No entanto, só em 2009 viria a ter protagonismo, ao tornar-se governador do Bengo - o general "Facho" nasceu a 8 de Abril de 1947 em Nambuangongo, município dessa província - na sequência da morte de Manuel Lopes Maria "Ximutu", a quem sucedeu.

"Em 1961, tinha 16 anos. Desde aí vivi sempre em tempo de guerra. Foi sempre assim a minha a vida. Muito orgulhoso com esta medalha. Vou juntar às outras que já ganhei. Vai ficar na minha história, nas minhas memórias. A medalha representa também as minhas memórias, boas e más", sublinhou.

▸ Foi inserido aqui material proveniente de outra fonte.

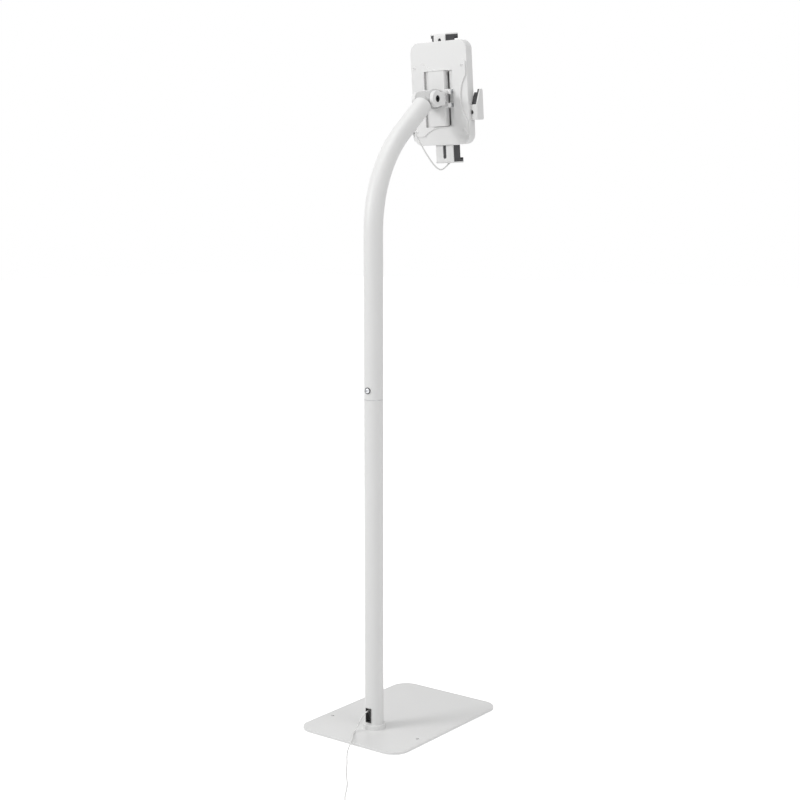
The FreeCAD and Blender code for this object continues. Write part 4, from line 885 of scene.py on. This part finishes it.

A argumentação do Governo é negada, porém, pela UNITA, que considera a data uma "deturpação da história", com base no "apoio de governos de proximidade ideológica", e que constitui "um elemento de referência propagandístico" que "não faz sentido celebrar" num contexto de reconciliação nacional.

"Não faz sentido em Angola comemorarem-se vitórias e derrotas num momento de reconciliação nacional. É um elemento de referência propagandístico. Não aconteceu nada daquilo que formal e oficialmente a propaganda traz", referiu na Sexta-feira à Lusa o líder parlamentar da UNITA, Adalberto da Costa Júnior.